# PROMPT:
Repeat the listing in full, exactly as it stands.

* * *

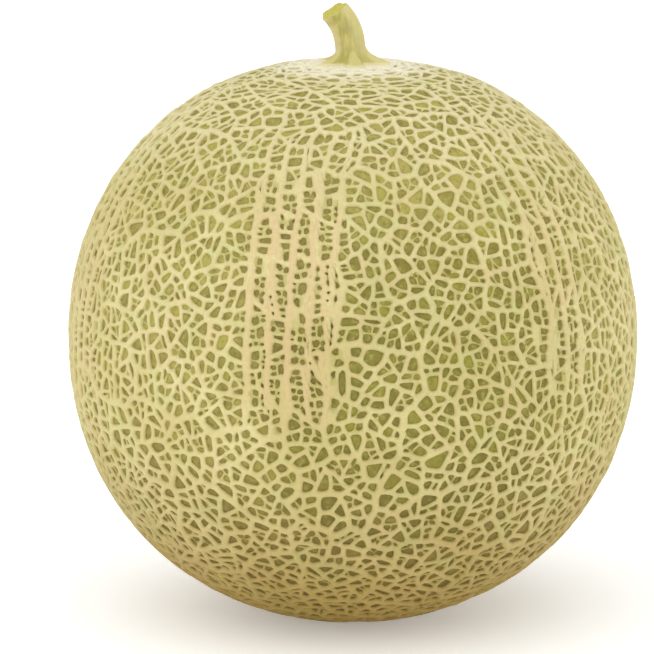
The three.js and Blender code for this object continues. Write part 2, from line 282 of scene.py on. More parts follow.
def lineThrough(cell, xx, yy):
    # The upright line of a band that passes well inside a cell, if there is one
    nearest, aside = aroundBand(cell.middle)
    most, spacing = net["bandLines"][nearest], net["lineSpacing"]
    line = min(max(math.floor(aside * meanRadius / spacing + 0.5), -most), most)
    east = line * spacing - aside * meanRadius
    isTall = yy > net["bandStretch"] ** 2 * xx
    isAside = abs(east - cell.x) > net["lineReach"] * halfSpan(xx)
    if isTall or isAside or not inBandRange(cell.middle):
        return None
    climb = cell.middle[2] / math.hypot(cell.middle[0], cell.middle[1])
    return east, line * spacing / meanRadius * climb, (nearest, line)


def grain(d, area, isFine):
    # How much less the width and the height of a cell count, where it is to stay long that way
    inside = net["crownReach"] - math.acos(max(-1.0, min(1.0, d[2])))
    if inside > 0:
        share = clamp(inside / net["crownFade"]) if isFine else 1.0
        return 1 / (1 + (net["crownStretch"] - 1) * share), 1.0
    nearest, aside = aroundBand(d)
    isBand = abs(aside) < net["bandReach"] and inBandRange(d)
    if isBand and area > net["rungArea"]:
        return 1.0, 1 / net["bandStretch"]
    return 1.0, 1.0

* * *

# THE OUTPUT:
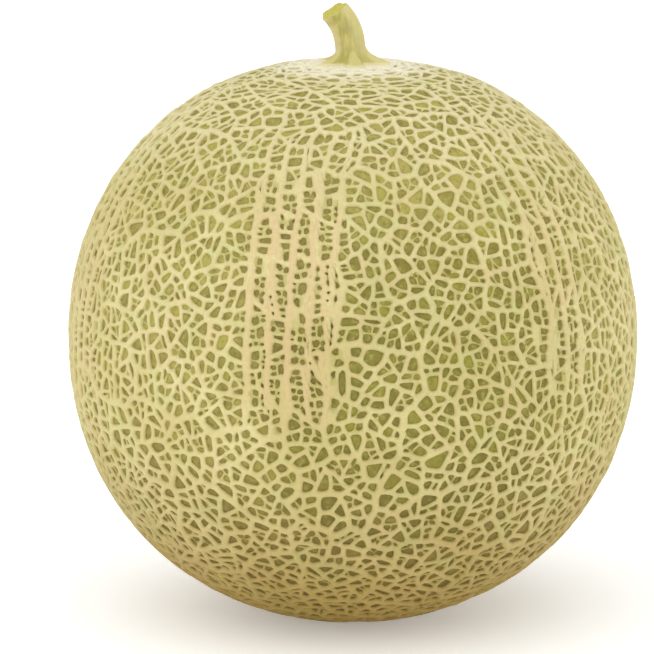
The three.js and Blender code for this object continues. Write part 2, from line 282 of scene.py on. More parts follow.
def lineThrough(cell, xx, yy):
    # The upright line of a band that passes well inside a cell, if there is one
    nearest, aside = aroundBand(cell.middle)
    most, spacing = net["bandLines"][nearest], net["lineSpacing"]
    line = min(max(math.floor(aside * meanRadius / spacing + 0.5), -most), most)
    east = line * spacing - aside * meanRadius
    isTall = yy > net["bandStretch"] ** 2 * xx
    isAside = abs(east - cell.x) > net["lineReach"] * halfSpan(xx)
    if isTall or isAside or not inBandRange(cell.middle):
        return None
    climb = cell.middle[2] / math.hypot(cell.middle[0], cell.middle[1])
    return east, line * spacing / meanRadius * climb, (nearest, line)


def grain(d, area, isFine):
    # How much less the width and the height of a cell count, where it is to stay long that way
    inside = net["crownReach"] - math.acos(max(-1.0, min(1.0, d[2])))
    if inside > 0:
        share = clamp(inside / net["crownFade"]) if isFine else 1.0
        return 1 / (1 + (net["crownStretch"] - 1) * share), 1.0
    nearest, aside = aroundBand(d)
    isBand = abs(aside) < net["bandReach"] and inBandRange(d)
    if isBand and area > net["rungArea"]:
        return 1.0, 1 / net["bandStretch"]
    return 1.0, 1.0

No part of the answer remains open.